As much as I’ve criticized reflection in these chopinions articles, I lovingly laud it — in fact, I relapse into reflection regardless of what I’ve written to criticize it. But this article comes at a time when I’m not exactly prepared to write. This lack of preparation is intentional. 


1 WHY I WRITE 

I’ve spent some time away from mulling over every moment of my life. I felt as though committing myself to write (jotting down thoughts before bed, taking bullet points during movies, making notes of shared conversations) made me derive inaccurate conclusions about the world. Inaccurate because, though the logic of my world outlook holds within a hypothetical vacuum with its hypothetical context, it fails to acknowledge that the world is unabashedly unpredictable. 


I know that you can’t expect anything else to change other than your approach to the world. But I think I’ve tried to push this barrier as much as possible with my writing — even if I can’t change the world, can I manipulate certain circumstances to preserve the status quo? I write (and, as such, reflect) from a place of pride, because I believe I possess the ability to predict the unpredictable world. And I hope that I’ll reflect long enough, hard enough that I’ll be able to make the unpredictable world predictable. 


But to preserve a happy status quo? Given that I’m scared of regressing on made progress and stagnating in making progress, it surprised me to realize that perhaps all I’d hoped to conserve has been bits of my past that once brought me joy. Perhaps it’s loyalty to people who’d once meant the world to me, perhaps it’s the dread of repeating past mistakes with past implications, perhaps it’s dignity to know I have the power to preserve my happiness. 


Inward reflection has helped me understand why I felt the ways I felt during key emotions during key moments of my life — the understanding of which factors made me sad (such as disappointment, betrayal, humiliation, loneliness, insecurities, frustration, incompatibility, unluckiness, envy, hopelessness) and which made me happy (such as triumph, gratitude, fulfillment, longingness, validation, nostalgia). 


2 PRICE TAG 0:24-0:29

I thought that making note of these factors would guarantee that I could lean into that which made me happy but, more importantly, fight back against that which made me sad. I wrote to remind myself of what I had learned from reflection but also to share what I’d “realized” about the world with others. In a sense, my approach was to try to influence others to take on my outlook — perhaps it’s from the opinion that if everyone had my outlook on the world, we’d all be happy. 


Outward yearning for others to match my needs never felt out of hand. I felt as though it was justified for me to expect my friends to act in accordance with my outlook on the world because of the way I’d treated them — if you treat others the way you want to be treated, then you should be treated as such, no? 

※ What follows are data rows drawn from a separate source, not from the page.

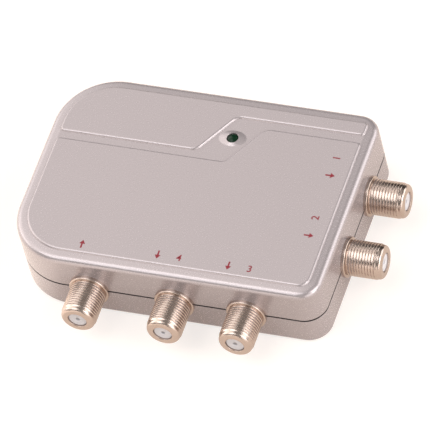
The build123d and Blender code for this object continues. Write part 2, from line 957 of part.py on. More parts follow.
write("upper_shell", upper_shell())
write("lower_shell", lower_shell())
write("case_screws", case_screws())
write("board_screws", board_screws())
write("circuit_board", circuit_board())
for name, place in sockets.items():
    write(f"{name}_socket_body", place * socket_body())
    write(f"{name}_socket_insulator", place * socket_insulator())
    write(f"{name}_socket_contact", place * socket_contact())
write("lamp_lens", lamp_lens())
write("lamp_leads", lamp_leads())
write("power_inlet_housing", inlet_housing())
write("power_inlet_pin", inlet_pin())
write("power_inlet_spring", inlet_spring())
large_can = capacitor(capacitor_places[0], capacitor_1_diameter, capacitor_1_headroom)
small_can = capacitor(capacitor_places[1], capacitor_2_diameter, capacitor_2_headroom)
write("smoothing_capacitor_1", large_can)
write("smoothing_capacitor_2", small_can)
write("capacitor_leads", capacitor_leads())
write("voltage_regulator", voltage_regulator())
write("regulator_legs", regulator_legs())
write("choke_core", choke_core())
write("choke_winding", choke_winding())
write("polarity_diode", polarity_diode())
write("diode_leads", diode_leads())
write("amplifier_chip", amplifier_chip())
write("amplifier_legs", amplifier_legs())
for number, place in enumerate(core_places, 1):
    write(f"splitter_core_{number}", splitter_core(place))
    write(f"splitter_winding_{number}", splitter_winding(place))
write("blocking_capacitors", blocking_capacitors())
write("balancing_resistors", balancing_resistors())
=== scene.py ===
# %% [markdown]
# # Dressing a silver signal splitter
# The real object is a palm-sized moulded box in satin silver paint. One aerial lead screws onto the
# threaded socket at the front left, and four more sockets give the amplified signal out.
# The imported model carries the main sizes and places. This notebook adds what the eye expects of
# it: soft mould edges, rolled threads, paint, plating, a tinted lamp and printed marks.

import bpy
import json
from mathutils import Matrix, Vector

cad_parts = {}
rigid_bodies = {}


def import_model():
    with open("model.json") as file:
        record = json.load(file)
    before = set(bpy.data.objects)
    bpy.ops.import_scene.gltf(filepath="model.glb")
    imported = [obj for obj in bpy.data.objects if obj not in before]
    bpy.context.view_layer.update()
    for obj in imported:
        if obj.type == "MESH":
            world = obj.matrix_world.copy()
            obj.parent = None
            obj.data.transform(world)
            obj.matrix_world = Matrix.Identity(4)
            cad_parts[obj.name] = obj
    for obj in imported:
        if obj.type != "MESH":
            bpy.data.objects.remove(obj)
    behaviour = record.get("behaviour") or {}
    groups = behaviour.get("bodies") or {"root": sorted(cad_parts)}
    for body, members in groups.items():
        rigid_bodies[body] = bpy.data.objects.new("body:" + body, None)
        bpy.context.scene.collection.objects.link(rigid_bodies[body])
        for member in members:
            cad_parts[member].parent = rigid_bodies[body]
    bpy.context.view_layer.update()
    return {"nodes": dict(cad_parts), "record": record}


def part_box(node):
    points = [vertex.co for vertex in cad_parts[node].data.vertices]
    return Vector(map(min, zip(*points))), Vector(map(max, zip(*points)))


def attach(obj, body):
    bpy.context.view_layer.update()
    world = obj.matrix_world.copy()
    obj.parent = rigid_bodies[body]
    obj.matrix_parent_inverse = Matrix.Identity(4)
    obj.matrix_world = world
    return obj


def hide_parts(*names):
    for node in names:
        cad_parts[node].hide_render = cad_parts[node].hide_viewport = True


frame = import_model()

# %% [markdown]
# ## Units and the sizes that the frame gives
# Blender works in metres here, and a maker thinks in millimetres, so one factor turns the second
# into the first. The places of the walls, the height of the roof and the line where the shells part
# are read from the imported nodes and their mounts. Thicknesses and roundings can't be read from a
# box, so they are named here once.

# %% Sizes
import json
import math

import bmesh
import bpy
from mathutils import Matrix, Vector

MM = 0.001

lower_low, lower_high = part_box("lower_shell")
case_left, case_front = lower_low.x, lower_low.y
case_right, case_back = lower_high.x, lower_high.y
panel_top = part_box("upper_shell")[1].z
mounts = {mount["name"]: mount for mount in frame["record"]["mounts"]}
axis_height = mounts["input_socket"]["pos_m"][2]

wall = 2.0 * MM
roof = 2.0 * MM
left_corner_radius = 16.0 * MM
right_corner_radius = 6.0 * MM
top_edge_radius = 1.8 * MM
bottom_edge_radius = 1.0 * MM
parting_edge_radius = 0.05 * MM
parting_gap = 0.5 * MM
lower_top = axis_height - parting_gap / 2
upper_bottom = axis_height + parting_gap / 2
panel_step = 0.5 * MM
rim_top = panel_top - panel_step
ceiling = rim_top - roof
print_film = 0.015 * MM
print("case, mm:", round((case_right - case_left) / MM, 2), round((case_back - case_front) / MM, 2))

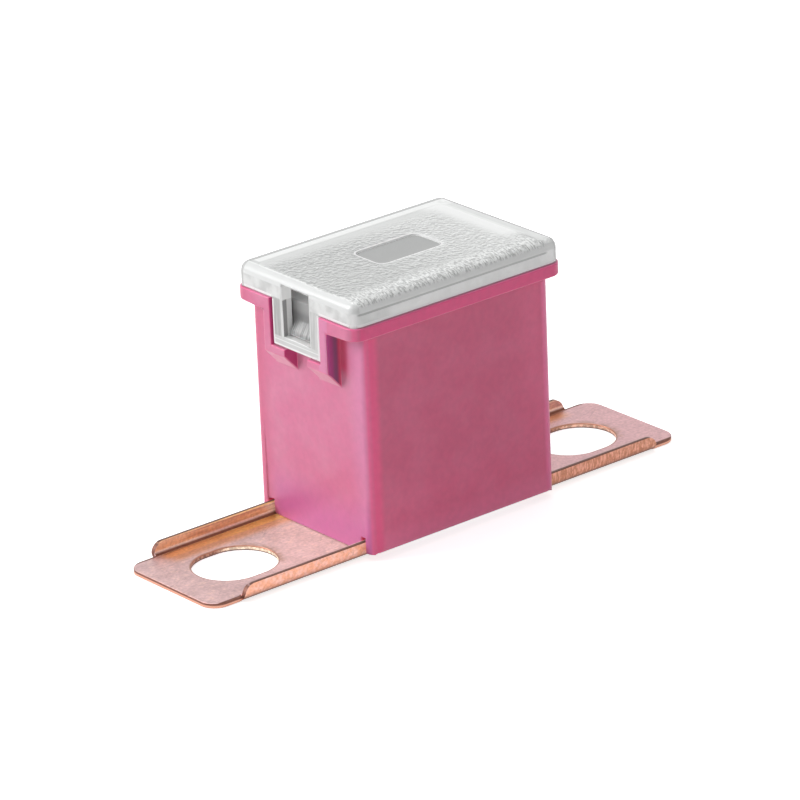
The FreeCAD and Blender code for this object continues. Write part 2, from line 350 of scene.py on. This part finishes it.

I argued that my peers who failed to treat me as such were of poor conduct. Sometimes that’s true. But, then again, it’s in vain to try to find blame in conflict — remember, both sides are always at fault, and so I’m not acquitted from my fault because I feel as though I’m “less to blame.” The only thing I could really expect from my friends is that how they treated me matched well with how I wanted to be treated. And so, perhaps I shouldn’t have treated others the way I wanted to be treated but should have treated them the way they wanted to be treated. 


3 THE TOFFY PRINCIPLE

For a decent chunk of my life, my friends were the most important people in my life. There’d been the odd fear that I’d loved my friends more than they loved me, but that fear quickly subsided when I knew that it was a privilege to love and that I loved loving my friends. 


I once held deep conversations with high regard — but after I had my fair share with a fair many peers, it no longer possessed its great importance. That aforementioned decent chunk existed when I held deep relationships with high regard. And for a while, that’s what I wanted to preserve, as these relationships were what formulated a great deal of my happiness. 


But it’s become evident that not only is it impossible for every relationship to be deep, but not every relationship will last. Instead of tolling over why my friends won’t reciprocate a desire to maintain both the caliber and continuance of our relationships, it seems I simply need to learn to circumnavigate these interactions better. It only sucks that too much has happened too far long ago and went unaddressed for far too longer that I don’t think I’d be given the chance to remedy these relationships before graduation. 


4 THERE ARE NO AXIOMS

My reflection seems to be in hopes of being prepared — prepared enough to avoid a status quo ridden with sad factors and to preserve those happy factors. But even this preparation seems to be in vain. 


I seem to have fallen victim to the fallacy of formulaic truth — the belief that the aspects of life can be grouped, then summarized — because there are no axioms to life. History never truly repeats itself, and acting out of the fear of repeating past mistakes or working towards reliving a past high seems to be a grave mistake that I’ve been making with reflection. The fear that, by looking to avoid something, I was actively working towards it. 


I’m somewhat stubborn when it comes to what I believe about the world to be true (especially if it’s something I’d extracted from my own experience). I think it’s materialized into this all-or-nothing (shoutout Libby) approach to life — either I pour all my love or deny any semblance of concern for someone or something. But it would crush me to know that my own stubbornness of insisting how the world works (and, by extension, how the world should work), I sealed my own demise. 


I want to be steadfast, not stubborn. It’s not that reflection is bad, but rather the expectations that I have for it. I strive to be more grateful for what I possess currently without depending too much of my happiness on my possessions. Things always end up working out and return to a happy medium — stay hopeful when shit hits the fan and fully embrace the happy moments.